Gli attentati di Algeri sembrerebbero offrire adesso una ulteriore legittimazione al ruolo del colonnello Gheddafi come baluardo dell’Europa nella guerra al terrorismo e nel contrasto delle migrazioni irregolari. Sono stati colpiti, non tanto la politica di “riconciliazione nazionale” del Presidente Boutefika, quanto piuttosto  i luoghi simbolo della legalità nazionale algerina, la Corte Suprema, e della legalità internazionale, la sede dell’Alto Commissariato delle Nazioni Unite per i rifugiati. Dodici dipendenti di questa organizzazione risulterebbero dispersi. Rendiamo onore alle vittime, in Algeria e a tutte le vittime innocenti come i 140 migranti morti in questi giorni in mare, per effetto delle politiche di sbarramento della Fortezza Europa. Le conseguenze degli attentati contro la sede dell’ACNUR potrebbero essere devastanti, per le migliaia di potenziali richiedenti asilo presenti in Algeria. Si corre il rischio concreto che vengano abbandonati più di prima all’arbitrio delle forze di polizia ed alle violenze dei trafficanti. 

L’attacco terrorista dimostra ancora una volta come gli apparati giurisdizionali e le agenzie delle Nazioni Unite che si battono per i diritti dei rifugiati siano ritenuti obiettivi privilegiati di una strategia del terrore che non si limita a diffondere paura tra le popolazioni, ma vuole eliminare qualunque possibilità di mediazione politica e di partecipazione, la stessa presenza delle aggregazioni democratiche della società civile e di quelle organizzazioni internazionali che negoziano faticosamente i diritti dei migranti, per affermare giorno per giorno il diritto di asilo e la necessità di una protezione internazionale per tutti coloro che sono vittima di abusi nei paesi di transito.

La lotta al terrorismo, come il contrasto dell’immigrazione illegale, non può essere delegata a dittatori e colonnelli che giocano con le paure e gli egoismi delle cd. democrazie occidentali costruendo sistemi di potere ed immense fortune personali. Occorre rimuovere a livello multilaterale quelle cause di detonazione delle tensioni interreligiose e politiche costituite dalla guerra in Palestina e dagli interventi umanitari in Irak e in Afghanistan, senza cedere alla logica del terrore e della moltiplicazione delle risposte militari. Fondamentale il ruolo dell’ONU e delle sue agenzie, anche se preoccupal’ingresso della Libia nel Consiglio di sicurezza come membro temporaneo..

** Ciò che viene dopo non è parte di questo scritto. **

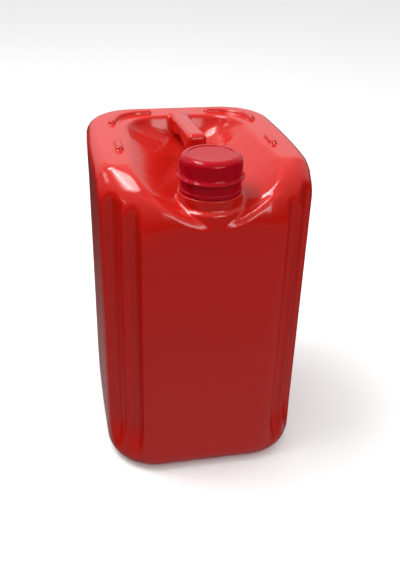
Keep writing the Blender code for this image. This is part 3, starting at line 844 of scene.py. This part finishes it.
RING_TOP = 0.3836
RING_FOOT = 0.3684
RING_INSIDE = 0.0321
RING_CATCH = 0.0309
RING_RADIUS = 0.0338
RING_LIP_RADIUS = 0.0347
tamper_band = turned("tamper_band", softened([
    (RING_RADIUS, RING_TOP, 0.0004), (RING_RADIUS, 0.3731, 0.0006), (RING_LIP_RADIUS, 0.3722, 0.0005),
    (RING_LIP_RADIUS, RING_FOOT, 0.0006), (RING_INSIDE, RING_FOOT, 0.0004), (RING_INSIDE, 0.3730, 0.0003),
    (RING_CATCH, 0.3771, 0.0003), (RING_INSIDE, 0.3777, 0.0003), (RING_INSIDE, RING_TOP, 0.0003),
]), 96, True)
bridges = from_tree(
    "bridges", ring_of_posts,
    Count=12, Ring_radius=0.0330, Post_radius=0.0005, Post_height=0.0012, Place=(0.0, NECK_Y, 0.3834),
)
tamper_band = combined(tamper_band, ("+", bridges))
finish_mesh(tamper_band, cap_crimson)
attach(tamper_band, "ring")
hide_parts("tamper_ring")


# The gasket
# A flat ring of soft white sheet between the neck's rim and the cap's ceiling. It is cut out, pressed into
# the cap and stays there.

GASKET_RADIUS = 0.0297
GASKET_HOLE = 0.0235
GASKET_TOP = 0.4055
GASKET_FOOT = 0.4037
GASKET_EDGE = 0.0003
gasket_white = moulded(
    "gasket_white", 0.00004, 0.4,
    Pigment=(0.72, 0.71, 0.68, 1.0), Cloud=(0.66, 0.65, 0.61, 1.0), Cloud_scale=60.0,
    Gloss=0.52, Scuffs=0.2, Grain_scale=3000.0, Grain=0.6, Dust=0.0,
)
sealing_ring = turned("sealing_ring", softened([
    (GASKET_RADIUS, GASKET_TOP, GASKET_EDGE), (GASKET_RADIUS, GASKET_FOOT, GASKET_EDGE),
    (GASKET_HOLE, GASKET_FOOT, GASKET_EDGE), (GASKET_HOLE, GASKET_TOP, GASKET_EDGE),
]), 96, True)
finish_mesh(sealing_ring, gasket_white)
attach(sealing_ring, "seal")
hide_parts("cap_gasket")


# The studio
# A plain pale floor, soft lights above on the left and in front on the right, two more that only show as
# highlights, an even ceiling light, and air that is brightest behind and overhead. The camera stands as it
# does in the photograph: in front, a little to the left and well above the can.

studio = bpy.context.scene
studio.view_settings.view_transform = "Standard"

FLOOR_HALF = 12
floor = mesh_object("floor", [
    (-FLOOR_HALF, -FLOOR_HALF, 0), (FLOOR_HALF, -FLOOR_HALF, 0),
    (FLOOR_HALF, FLOOR_HALF, 0), (-FLOOR_HALF, FLOOR_HALF, 0),
], [(0, 1, 2, 3)])
floor_paint = bpy.data.materials.new("floor_paint")
floor_paint.use_nodes = True
floor_shader = floor_paint.node_tree.nodes["Principled BSDF"]
floor_shader.inputs["Base Color"].default_value = (0.88, 0.88, 0.88, 1.0)
floor_shader.inputs["Roughness"].default_value = 0.85
floor.data.materials.append(floor_paint)
# The can doesn't see the floor: the air's faint light from below stands in for it
floor.visible_glossy = False
floor.visible_diffuse = False


def soft_light(name, place, aim, size, power):
    data = bpy.data.lights.new(name, "AREA")
    data.shape = "RECTANGLE"
    data.size, data.size_y = size
    data.energy = power
    item = bpy.data.objects.new(name, data)
    item.location = place
    item.rotation_euler = (Vector(aim) - Vector(place)).to_track_quat("-Z", "Y").to_euler()
    studio.collection.objects.link(item)
    return item


AT_DISH = (-0.1, -0.1, 0.38)
AT_FRONT = (0.0, -0.10, 0.38)
AT_CAP = (0.0, -0.10, 0.40)
soft_light("wide_light", (-0.76, 0.18, 2.16), AT_DISH, (1.50, 0.75), 23.0)
soft_light("strip_light", (-0.93, 0.14, 2.10), AT_DISH, (1.10, 0.11), 9.0)
soft_light("right_lamp", (0.70, -1.26, 1.80), AT_CAP, (0.05, 0.05), 2.2)
soft_light("front_light", (0.56, -1.64, 1.11), AT_FRONT, (1.05, 0.55), 8.5)
soft_light("left_lamp", (-1.65, -0.75, 1.30), AT_CAP, (0.05, 0.05), 1.6)
soft_light("left_light", (-1.50, 0.48, 1.48), (0.0, 0.0, 0.38), (0.40, 0.30), 2.4)
overhead_gloss = soft_light("overhead_gloss", (-0.74, 0.16, 2.10), AT_DISH, (1.35, 0.55), 20.0)
overhead_gloss.visible_diffuse = False
front_gloss = soft_light("front_gloss", (0.52, -1.56, 1.16), AT_FRONT, (1.20, 0.55), 7.0)
front_gloss.visible_diffuse = False
ceiling = soft_light("ceiling_light", (0.0, 2.0, 4.0), (0.0, 2.0, 0.0), (13.0, 13.0), 130)
ceiling.visible_glossy = False

world = bpy.data.worlds.new("studio_air")
world.use_nodes = True
air = world.node_tree
heading = node(air, "ShaderNodeSeparateXYZ")
link(air, node(air, "ShaderNodeTexCoord"), "Generated", heading, 0)


def faded(axis, start, end, low, high):
    """Goes smoothly from low to high while a part of the direction goes from start to end."""
    return ramp(air, (heading, axis), start, end, low, high, "SMOOTHSTEP")


# A bright band behind the can, a dome that brightens upwards, and two faint lights that stand in for the
# floor: one from low in front and one from straight below
above_floor = faded("Z", -0.10, 0.05, 0.02, 0.60)
below_ceiling = faded("Z", 0.42, 0.56, 1.0, 0.1)
behind = faded("Y", 0.1, 0.6, 0.0, 1.0)
dome = faded("Z", 0.0, 0.8, 0.02, 0.82)
under_horizon = faded("Z", -0.12, 0.02, 1.0, 0.0)
in_front = faded("Y", -0.4, 0.0, 0.30, 0.0)
straight_below = faded("Z", -0.72, -0.38, 0.25, 0.0)
band = maths(air, "MULTIPLY", above_floor, below_ceiling)
back_and_dome = maths(air, "MULTIPLY_ADD", band, behind, dome)
with_front = maths(air, "MULTIPLY_ADD", under_horizon, in_front, back_and_dome)
background = air.nodes["Background"]
feed(air, maths(air, "ADD", with_front, straight_below), background, "Strength")
background.inputs["Color"].default_value = (1.0, 1.0, 1.0, 1.0)
studio.world = world

# The camera's place, as it was fitted to the photograph, and its focal length in pixels of a picture 570 high
CAMERA_TURN = radians(-12.13)
CAMERA_RISE = radians(29.91)
CAMERA_ROLL = radians(1.74)
CAMERA_DISTANCE = 0.94917
CAMERA_AIM = Vector((0.01406, 0.0, 0.1870))
SENSOR_WIDTH = 36.0
FOCAL_PIXELS = 704.4
HEIGHT_PIXELS = 570.0
lens = bpy.data.cameras.new("camera")
lens.sensor_width = SENSOR_WIDTH
lens.lens = FOCAL_PIXELS * SENSOR_WIDTH / HEIGHT_PIXELS
camera = bpy.data.objects.new("camera", lens)
away = Vector((sin(CAMERA_TURN) * cos(CAMERA_RISE), -cos(CAMERA_TURN) * cos(CAMERA_RISE), sin(CAMERA_RISE)))
camera.location = CAMERA_AIM + away * CAMERA_DISTANCE
camera.rotation_mode = "QUATERNION"
camera.rotation_quaternion = away.to_track_quat("Z", "Y") @ Quaternion((0, 0, 1), CAMERA_ROLL)
studio.collection.objects.link(camera)
studio.camera = camera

Non si può accettare che in nome del sicuritarismo vengano sacrificate ancora una volta la garanzie dei diritti fondamentali, dei migranti e dei cittadini, nei paesi di transito e nell’Unione Europea, scendendo a patti con dittatori che cambiano idea ogni giorno sulla base delle proprie convenienze personali. Le organizzazioni terroristiche si diffondono anche perchè le pratiche neoliberiste da una parte, e le interpretazioni religiose più retrive, dall’altra, hanno ridotto i poteri delle organizzazioni democratiche e delle istituzioni internazionali, favorendo la corruzione degli apparati statali di controllo e  riportando alla logica di mercato lo scambio tra violenza e profitto.

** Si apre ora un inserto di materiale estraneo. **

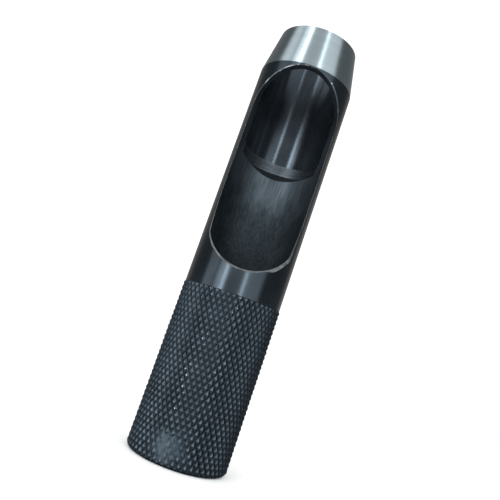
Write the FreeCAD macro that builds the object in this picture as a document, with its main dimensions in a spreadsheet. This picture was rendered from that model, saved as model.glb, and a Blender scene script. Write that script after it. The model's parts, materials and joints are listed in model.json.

Gli obiettivi egemonici perseguiti dalle organizzazioni terroristiche coincidono assai spesso con quelli dei grandi poteri economici mondiali che si avventano sulle risorse dei paesi più poveri per ricavare il massimo profitto, per schiacciare le componenti più deboli della popolazione, approfittando dell’assenza di democrazia.. Esattamente come le politiche di contrasto dell’immigrazione illegale favoriscono il dilagare della clandestinità e il successo delle organizzazioni criminali che controllano i traffici di”clandestini”.

Non ci possiamo interrogare se una inversione di tendenza è ancora possibile. Bisogna battersi da subito perché si possa verificare. Non si può attendere ancora che l’Unione Europea si doti di una politica efficace, superando gli egoismi nazionali. Occorre lottare contro questo degrado della convivenza umana, a partire dalla difesa dei diritti dei più deboli, unendo la affermazione dei diritti dei migranti e dei richiedenti asilo con la battaglia per il riconoscimento del diritto alla vita e alla salute, delle libertà democratiche e dei diritti di partecipazione alle popolazioni dei paesi più poveri.

Le pratiche di autogoverno, la costruzione di reti sociali, il coinvolgimento degli enti locali negli scambi tra le popolazioni delle due sponde del mediterraneo, la conoscenza diretta dei problemi e delle persone, la circolazione delle informazioni, la facilitazione dei movimenti migratori, il pieno riconoscimento, ovunque, del diritto di asilo e della protezione internazionale, costituiscono percorsi immediatamente praticabili da quanti che non vogliono farsi travolgere da soluzioni autoritarie o non vogliono chiudere gli occhi davanti ad un massacro continuo. E’questa l’unica vera prospettiva di una sicurezza condivisa, a nord e a sud del Mediterraneo, di fronte al fallimento annunciato di tutte le politiche di controllo, di repressione o di esternalizzazione, dispiegate in questi anni contro i migranti e contro le componenti subalterne della popolazione mondiale.